— START OF Collected data —

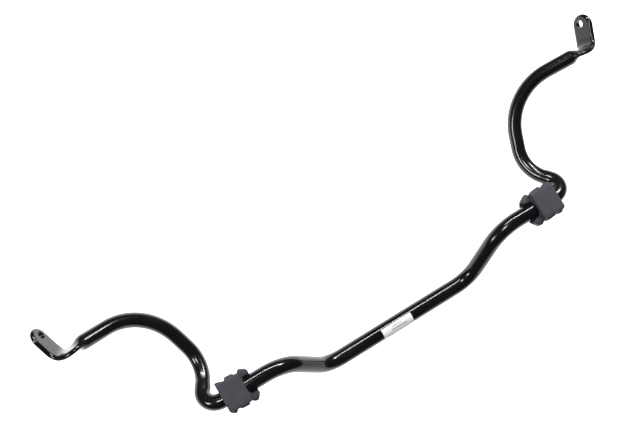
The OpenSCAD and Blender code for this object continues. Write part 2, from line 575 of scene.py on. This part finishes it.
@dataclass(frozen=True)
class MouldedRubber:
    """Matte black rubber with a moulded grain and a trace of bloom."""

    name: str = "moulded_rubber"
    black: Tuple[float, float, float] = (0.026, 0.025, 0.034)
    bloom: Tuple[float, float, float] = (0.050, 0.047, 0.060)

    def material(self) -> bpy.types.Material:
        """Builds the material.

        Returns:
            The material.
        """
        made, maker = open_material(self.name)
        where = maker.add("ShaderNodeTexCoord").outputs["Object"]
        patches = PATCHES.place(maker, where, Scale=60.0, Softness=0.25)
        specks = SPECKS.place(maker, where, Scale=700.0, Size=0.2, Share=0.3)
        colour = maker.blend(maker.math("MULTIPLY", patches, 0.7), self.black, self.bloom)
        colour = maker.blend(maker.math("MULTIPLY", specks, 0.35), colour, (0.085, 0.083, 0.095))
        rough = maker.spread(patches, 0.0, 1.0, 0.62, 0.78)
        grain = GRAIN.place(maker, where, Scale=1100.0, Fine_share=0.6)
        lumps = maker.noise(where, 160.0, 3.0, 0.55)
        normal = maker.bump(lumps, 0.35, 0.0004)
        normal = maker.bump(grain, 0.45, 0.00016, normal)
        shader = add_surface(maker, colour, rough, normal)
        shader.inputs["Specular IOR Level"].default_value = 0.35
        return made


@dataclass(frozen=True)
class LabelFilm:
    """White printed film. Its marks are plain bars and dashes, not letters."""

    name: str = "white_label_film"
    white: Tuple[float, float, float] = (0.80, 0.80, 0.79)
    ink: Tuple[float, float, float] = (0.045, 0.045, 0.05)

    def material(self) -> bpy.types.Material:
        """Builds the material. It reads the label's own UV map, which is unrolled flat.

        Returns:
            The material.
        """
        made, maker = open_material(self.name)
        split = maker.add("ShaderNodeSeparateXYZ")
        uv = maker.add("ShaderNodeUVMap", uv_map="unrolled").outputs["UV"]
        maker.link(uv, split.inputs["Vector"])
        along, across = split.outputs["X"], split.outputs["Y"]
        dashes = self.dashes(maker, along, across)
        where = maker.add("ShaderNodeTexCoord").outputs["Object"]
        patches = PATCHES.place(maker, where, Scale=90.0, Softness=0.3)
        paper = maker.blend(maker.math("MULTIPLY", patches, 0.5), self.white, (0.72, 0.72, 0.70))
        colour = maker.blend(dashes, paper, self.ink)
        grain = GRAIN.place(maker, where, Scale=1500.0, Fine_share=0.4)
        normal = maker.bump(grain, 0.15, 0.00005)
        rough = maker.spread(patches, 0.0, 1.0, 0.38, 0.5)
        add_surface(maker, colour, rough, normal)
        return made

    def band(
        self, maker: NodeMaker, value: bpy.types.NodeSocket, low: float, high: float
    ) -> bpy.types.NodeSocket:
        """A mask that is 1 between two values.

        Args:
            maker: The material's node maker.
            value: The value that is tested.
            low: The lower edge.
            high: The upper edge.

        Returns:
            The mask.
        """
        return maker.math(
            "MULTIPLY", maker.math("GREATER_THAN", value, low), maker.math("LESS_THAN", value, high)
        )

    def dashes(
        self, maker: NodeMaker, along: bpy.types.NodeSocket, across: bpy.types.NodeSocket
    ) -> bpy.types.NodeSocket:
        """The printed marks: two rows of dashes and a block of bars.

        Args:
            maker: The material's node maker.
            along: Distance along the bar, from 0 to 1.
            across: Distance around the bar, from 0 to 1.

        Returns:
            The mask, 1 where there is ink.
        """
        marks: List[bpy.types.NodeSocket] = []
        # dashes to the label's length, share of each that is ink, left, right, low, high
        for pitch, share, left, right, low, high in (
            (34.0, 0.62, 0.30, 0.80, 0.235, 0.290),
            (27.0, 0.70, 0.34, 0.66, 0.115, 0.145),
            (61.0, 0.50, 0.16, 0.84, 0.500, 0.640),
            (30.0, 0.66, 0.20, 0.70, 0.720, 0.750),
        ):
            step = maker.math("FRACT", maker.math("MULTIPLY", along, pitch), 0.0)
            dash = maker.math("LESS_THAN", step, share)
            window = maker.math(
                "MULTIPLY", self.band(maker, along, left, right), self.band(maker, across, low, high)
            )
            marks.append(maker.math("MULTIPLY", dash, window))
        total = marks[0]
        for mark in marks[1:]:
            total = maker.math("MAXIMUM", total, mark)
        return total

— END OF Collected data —

◆ **Given problem**
From the preceding material, extract every line exactly.

◆ **Response to this task**
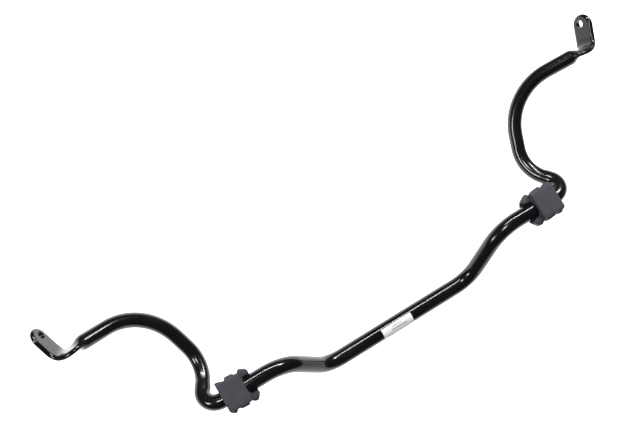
The OpenSCAD and Blender code for this object continues. Write part 2, from line 575 of scene.py on. This part finishes it.
@dataclass(frozen=True)
class MouldedRubber:
    """Matte black rubber with a moulded grain and a trace of bloom."""

    name: str = "moulded_rubber"
    black: Tuple[float, float, float] = (0.026, 0.025, 0.034)
    bloom: Tuple[float, float, float] = (0.050, 0.047, 0.060)

    def material(self) -> bpy.types.Material:
        """Builds the material.

        Returns:
            The material.
        """
        made, maker = open_material(self.name)
        where = maker.add("ShaderNodeTexCoord").outputs["Object"]
        patches = PATCHES.place(maker, where, Scale=60.0, Softness=0.25)
        specks = SPECKS.place(maker, where, Scale=700.0, Size=0.2, Share=0.3)
        colour = maker.blend(maker.math("MULTIPLY", patches, 0.7), self.black, self.bloom)
        colour = maker.blend(maker.math("MULTIPLY", specks, 0.35), colour, (0.085, 0.083, 0.095))
        rough = maker.spread(patches, 0.0, 1.0, 0.62, 0.78)
        grain = GRAIN.place(maker, where, Scale=1100.0, Fine_share=0.6)
        lumps = maker.noise(where, 160.0, 3.0, 0.55)
        normal = maker.bump(lumps, 0.35, 0.0004)
        normal = maker.bump(grain, 0.45, 0.00016, normal)
        shader = add_surface(maker, colour, rough, normal)
        shader.inputs["Specular IOR Level"].default_value = 0.35
        return made


@dataclass(frozen=True)
class LabelFilm:
    """White printed film. Its marks are plain bars and dashes, not letters."""

    name: str = "white_label_film"
    white: Tuple[float, float, float] = (0.80, 0.80, 0.79)
    ink: Tuple[float, float, float] = (0.045, 0.045, 0.05)

    def material(self) -> bpy.types.Material:
        """Builds the material. It reads the label's own UV map, which is unrolled flat.

        Returns:
            The material.
        """
        made, maker = open_material(self.name)
        split = maker.add("ShaderNodeSeparateXYZ")
        uv = maker.add("ShaderNodeUVMap", uv_map="unrolled").outputs["UV"]
        maker.link(uv, split.inputs["Vector"])
        along, across = split.outputs["X"], split.outputs["Y"]
        dashes = self.dashes(maker, along, across)
        where = maker.add("ShaderNodeTexCoord").outputs["Object"]
        patches = PATCHES.place(maker, where, Scale=90.0, Softness=0.3)
        paper = maker.blend(maker.math("MULTIPLY", patches, 0.5), self.white, (0.72, 0.72, 0.70))
        colour = maker.blend(dashes, paper, self.ink)
        grain = GRAIN.place(maker, where, Scale=1500.0, Fine_share=0.4)
        normal = maker.bump(grain, 0.15, 0.00005)
        rough = maker.spread(patches, 0.0, 1.0, 0.38, 0.5)
        add_surface(maker, colour, rough, normal)
        return made

    def band(
        self, maker: NodeMaker, value: bpy.types.NodeSocket, low: float, high: float
    ) -> bpy.types.NodeSocket:
        """A mask that is 1 between two values.

        Args:
            maker: The material's node maker.
            value: The value that is tested.
            low: The lower edge.
            high: The upper edge.

        Returns:
            The mask.
        """
        return maker.math(
            "MULTIPLY", maker.math("GREATER_THAN", value, low), maker.math("LESS_THAN", value, high)
        )

    def dashes(
        self, maker: NodeMaker, along: bpy.types.NodeSocket, across: bpy.types.NodeSocket
    ) -> bpy.types.NodeSocket:
        """The printed marks: two rows of dashes and a block of bars.

        Args:
            maker: The material's node maker.
            along: Distance along the bar, from 0 to 1.
            across: Distance around the bar, from 0 to 1.

        Returns:
            The mask, 1 where there is ink.
        """
        marks: List[bpy.types.NodeSocket] = []
        # dashes to the label's length, share of each that is ink, left, right, low, high
        for pitch, share, left, right, low, high in (
            (34.0, 0.62, 0.30, 0.80, 0.235, 0.290),
            (27.0, 0.70, 0.34, 0.66, 0.115, 0.145),
            (61.0, 0.50, 0.16, 0.84, 0.500, 0.640),
            (30.0, 0.66, 0.20, 0.70, 0.720, 0.750),
        ):
            step = maker.math("FRACT", maker.math("MULTIPLY", along, pitch), 0.0)
            dash = maker.math("LESS_THAN", step, share)
            window = maker.math(
                "MULTIPLY", self.band(maker, along, left, right), self.band(maker, across, low, high)
            )
            marks.append(maker.math("MULTIPLY", dash, window))
        total = marks[0]
        for mark in marks[1:]:
            total = maker.math("MAXIMUM", total, mark)
        return total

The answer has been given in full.